As a Portuguese speaker (Brazilian), it's really nice when you mention our language. Sometimes I feel those small differences really challenging and, at the same time, quite interesting. We use articles a lot here, and when I switch to another language, it does take a little to get used to not using them. And when I switch back to Portuguese, I miss the other languages pronouns etc. Maybe it has something to do with the "rhythm" of each language idk.
One interesting thing in Portuguese is a case system of sorts for personal pronouns, i.e. "caso reto" (straight case) vs "caso oblíquo" (olique case).
@@gjvnq yes
I lived in Brasil for three years on a campus where classes were taught in both American English and Portuguese. I fell in love with the rhythm of Brasilian Portuguese and immediately realized how much it influenced the Brasilian music. I couldn’t understand what the students were singing but realized it could never work musically if translated into English.
Informative as always, Luke! Any chance of a review of Val Kilmer's Latin in "Tombstone" and Christopher Eccleston's in "Jude" (both easily seen on youtube)? And I'm still hoping for a video on how the ancients pronounced the names of gods and heroes in ancient Greek and Latin (assuming they didn't actually say them the way we do now). Either way, keep up the good work!
Great suggestion re Tombstone, I’ve often wondered how accurate that discourse is between Doc Holiday and Johnny Ringo.
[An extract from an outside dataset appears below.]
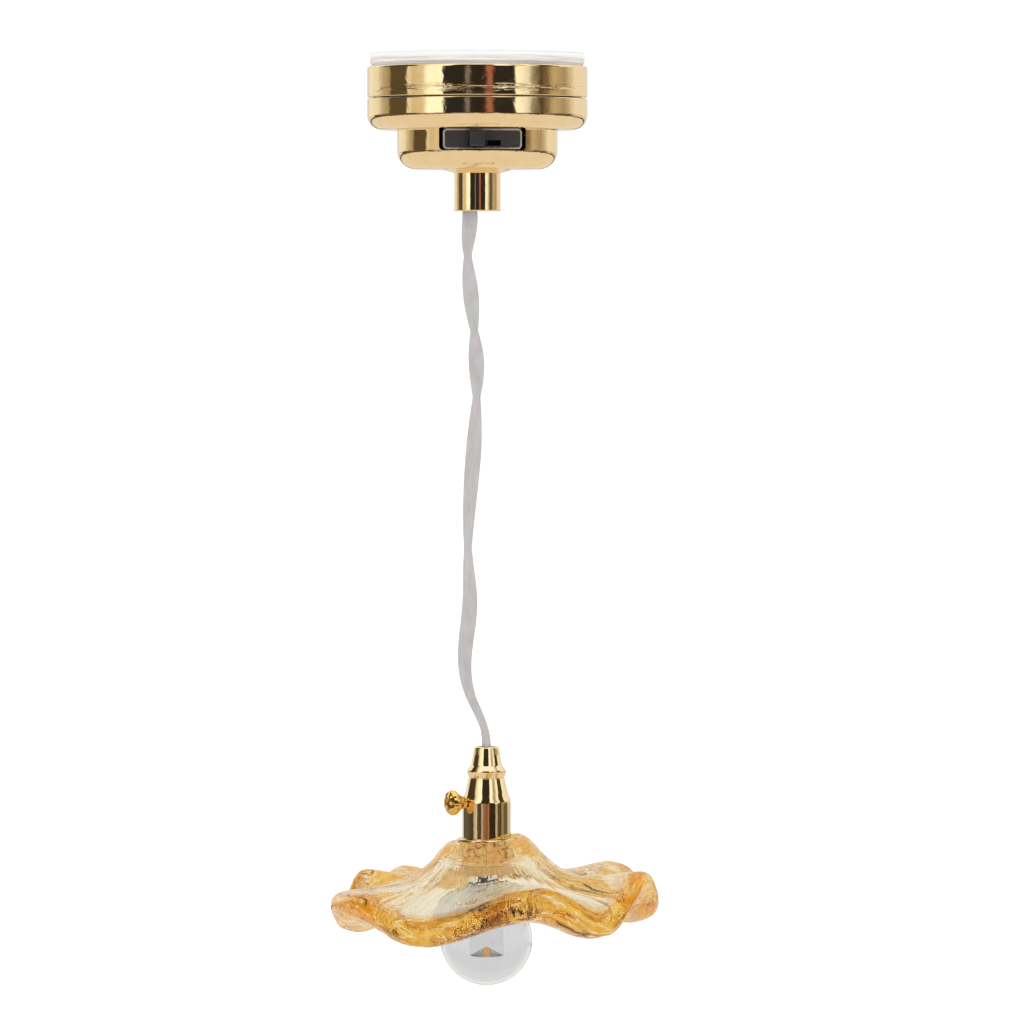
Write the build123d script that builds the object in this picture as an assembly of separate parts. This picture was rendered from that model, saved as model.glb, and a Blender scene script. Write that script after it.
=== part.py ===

Such a tense scene and super interesting part of the film, as well as the build up it provides for the rivalry that the develops between those characters. Definitely keen to see a review of the Tombstone scene too please Luke and thank you so much for the content you provide. Look forward to seeing your next video.
Tamil also doesn't have articles. For example, the sentence, "Avan aaciriyar," can mean, "He is a teacher," or, "He is the teacher." (Also, the word be isn't used in equational sentences of noun=noun.) I know in English, the was a pretty late development all things considered in Old English, so the article se (and all its other declensions) was probably more likely to be interpreted as meaning "that." Se eventually became þe since all the other forms start with þ. Interestingly, Old English has 5 cases (Nominative, Accusative, Genitive, Dative, Instrumental), and Tamil has nine (Nominative, Accusative, Dative, Genitive, Locative, Ablative, Sociative, Instrumental, Vocative).
Great video on an interesting subject, gratias, Luci!
Some linguistics/researchers think that Finnish, which doesn't use articles, may be in process of developing articles. They studied the speech of young people and noted that words "se" (it), and "joku" (some) are used much like definite and indefinite articles. Seems there is something like a parallel to how Romance languages developed their articles. Nihil sub sole novum, huh?
So cool. You finnish?
In my language there's no "the" either.
Yet in the spoken language, the possessive article of the 3rd person singular (her/his) has practically been used as "the".
@@cosettapessa6417 Yes.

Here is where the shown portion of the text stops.